Take a look at this New York Times piece that is describing the incredible change brought about by the Advocate Health Care ACO around Chicago. Note that the hospital admissions, days in the hospital and length of hospital stays are all down. Quality of care is not being compromised, merely cost of care. It is important to understand that this and most other ACOs are impacting both the government and the commercial markets. Healthcare costs across the country have grown for the last 3 years at the lowest rate since records were kept 50 years ago, and this is not just because of the economy. Progress is being made.
The article points out that this is not easy and there is no guarantee that progress at this rate will continue. Advocate has been at this a long time. Coordination of care is critical and this takes tremendous organizational ingenuity. The good news is that the ACOs are learning from each other and the learning curve is being bent. It is very interesting that the cost savings are not limited to just the hospitals and patients in the ACO because providers are truly changing the way they practice and this has spilled over to other parts of the community. If you think this is not a potential issue for your brand or company take a look at your market share within the Advocate system.
The NYT article points out that there are now approximately 428 ACOs up and running and they are handling 4 million Medicare lives and millions more on the commercial side. Not bad for something that many predicted would never get off the ground.
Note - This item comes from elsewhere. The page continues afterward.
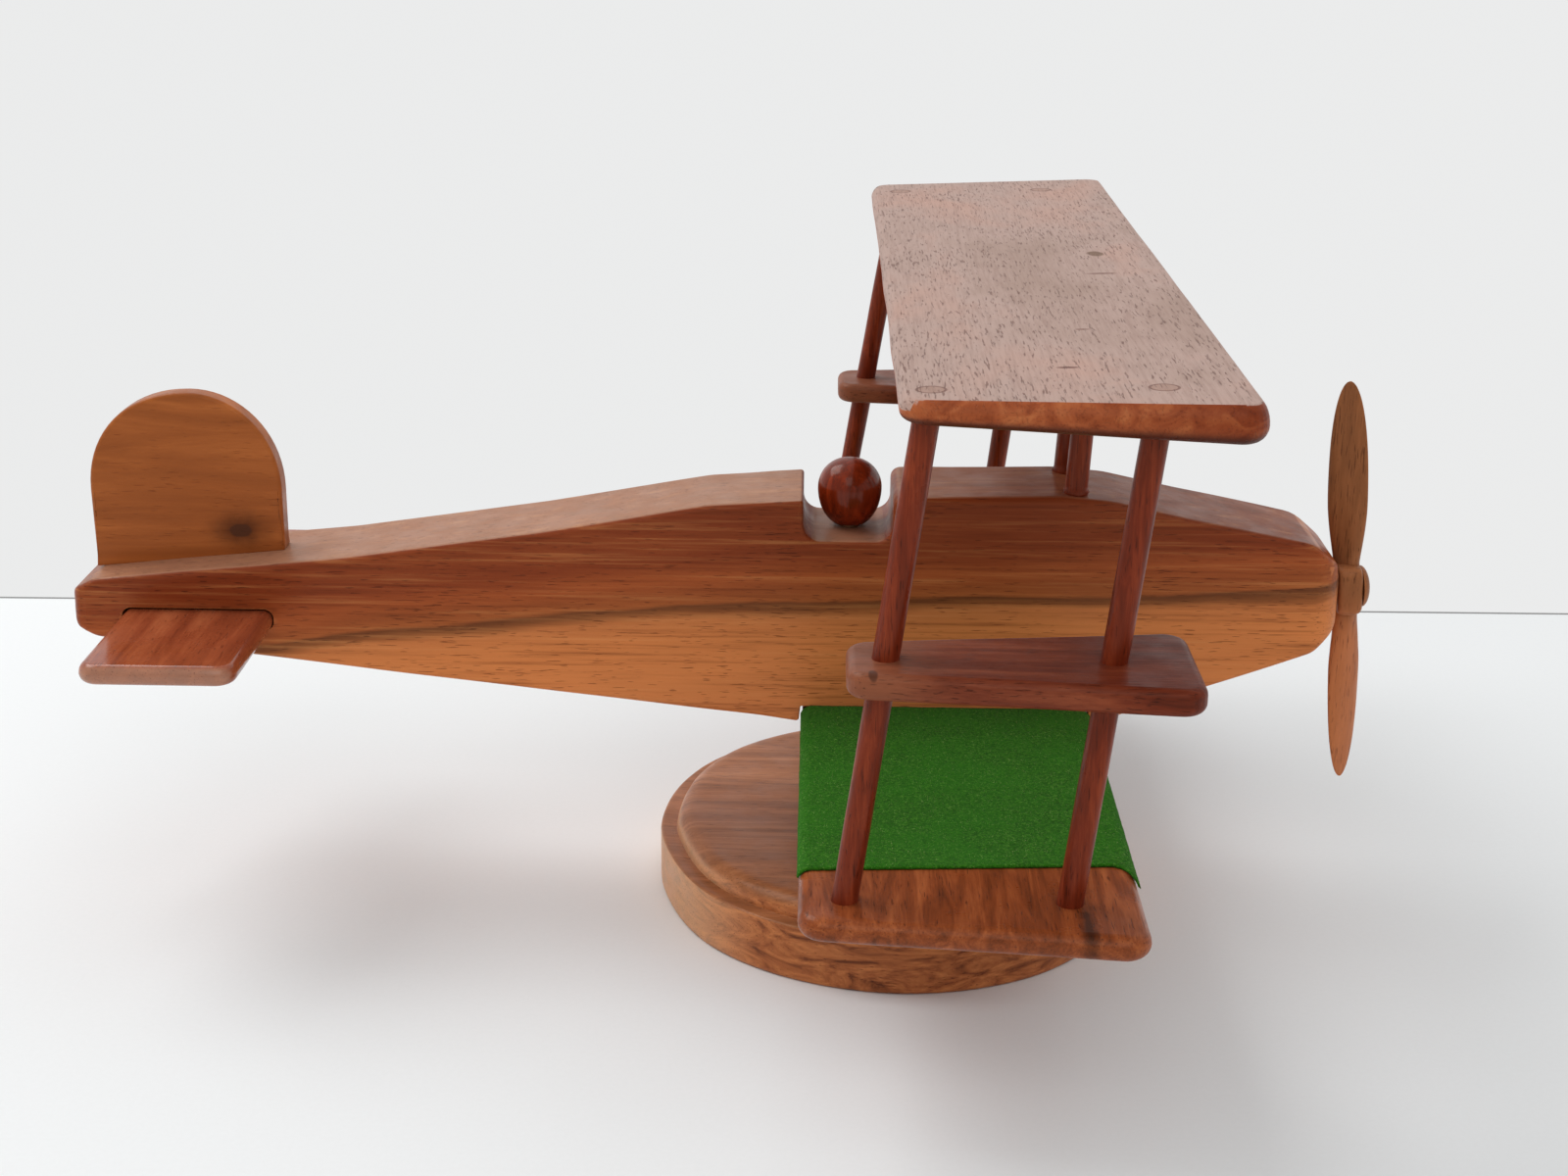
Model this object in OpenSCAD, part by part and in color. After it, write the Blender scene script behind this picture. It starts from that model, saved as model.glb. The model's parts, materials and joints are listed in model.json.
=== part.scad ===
// Wooden biplane model on a plinth.
// +X points to the nose, +Y to the left wing tip and +Z up.
// The origin is on the underside of the plinth, on the stand post's axis.

/* [Stand] */
// Mean radius of the hand-cut plinth
plinth_r = 89.4; // [80:0.2:100]
// How much longer the plinth is across the plane than along it, on each side
plinth_oval = 5.2; // [0:0.2:6]
// How far the plinth's middle lies behind the stand post
plinth_back = 5; // [0:0.5:8]
// Height of the plinth's upright side
plinth_side_h = 20; // [14:1:26]
// Width of the narrow ledge above the side
plinth_ledge = 6; // [3:0.5:9]
// Radius of the rounded shoulder above the ledge
plinth_round = 6.5; // [4:0.5:9]
// Diameter of the post between plinth and lower wing
post_d = 28; // [20:1:36]

/* [Wings] */
// Length of the lower wing from trailing to leading edge
lower_chord = 101.4; // [90:0.2:110]
// Length of the strut strips
strip_chord = 99.4; // [90:0.2:110]
// Length of the top wing from trailing to leading edge
top_chord = 98.2; // [90:0.2:110]
// Distance from the middle to a tip of the lower levels at the trailing edge
half_span_rear = 190; // [182:1:196]
// Distance from the middle to a tip of the lower levels at the leading edge
half_span_front = 201; // [197:1:208]
// The same for the top wing at its trailing edge
top_span_rear = 193.5; // [182:0.5:198]
// The same for the top wing at its leading edge
top_span_front = 204; // [197:0.5:208]
// How far the top wing sits off centre, towards the left
top_offset = 3.3; // [0:0.1:4]
// Thickness of the lower wing and of the strut strips
plank_t = 8; // [7:0.5:10]
// Thickness of the top wing at its trailing edge
top_t_rear = 7; // [6:0.1:9]
// Thickness of the top wing at its leading edge
top_t_front = 11.6; // [9:0.1:12]
// Height of the lower wing's underside
lower_z = 66; // [60:1:72]
// Height of the strips' underside
strip_z = 140.6; // [130:0.2:150]
// Height of the top wing's underside at its trailing edge
top_z = 218.7; // [210:0.1:230]
// How far the strips and the top wing stand forward of the level below
stagger = 12.7; // [8:0.1:14]
// Radius of the wings' corners seen from above
corner_r = 8; // [6:0.5:10]
// Thickness of the felt on the lower wing
felt_t = 1; // [0.6:0.1:1.4]

/* [Struts] */
// Diameter of the struts
strut_d = 8; // [7:0.5:9]
// Distance of the outer struts from the middle
strut_y = 176; // [172:1:178]
// Forward rake of the rear outer struts in degrees
rear_rake = 7.7; // [4:0.1:9]
// Forward rake of the front outer struts in degrees
front_rake = 6.7; // [4:0.1:9]
// Distance of the cabane struts from the middle
cabane_y = 14; // [11:0.5:15]
// Forward rake of the cabane struts in degrees
cabane_rake = 3; // [0:0.5:5]

/* [Fuselage] */
// Width of the fuselage block
body_w = 43; // [38:1:46]
// Radius of the nose's upright corners
nose_corner_r = 11; // [6:1:14]
// Radius in the lower corners of the cockpit notch
notch_r = 4.5; // [2:0.5:6]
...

These organizations will definitely be a key piece to the implementation of healthcare reform and may be central to controlling healthcare costs and the national budget deficit.
The concern when reading the piece is how little mention there is of pharmaceuticals or our industry. There is a comment about a pharmacist making sure drug levels were right, but that is about it. Doctors everywhere are talking about healthcare reform and ACOs, but I am not sure how central this is to the pharmaceutical industry. I will ask one simple question. How different is your annual planning process this year compared to last? If it isn’t dramatically different you are going to be left behind.
Ok, I’ll ask a few more. Who handles the ACOs in your organization? What are the marketing plans for this group? How are they databased within your company? Which healthcare providers are connected with each ACO? What are their policies and treatment algorithms? Most importantly, how do they view drugs? Are they viewed as costs or tools to save costs? Do they understand the value of your branded drugs or do they rely almost exclusively on generics? These are monster issues that may lead to an even lesser role for our industry if we don’t get involved very quickly. Keep in mind ACOs are just one of the many changes we will face in 2014.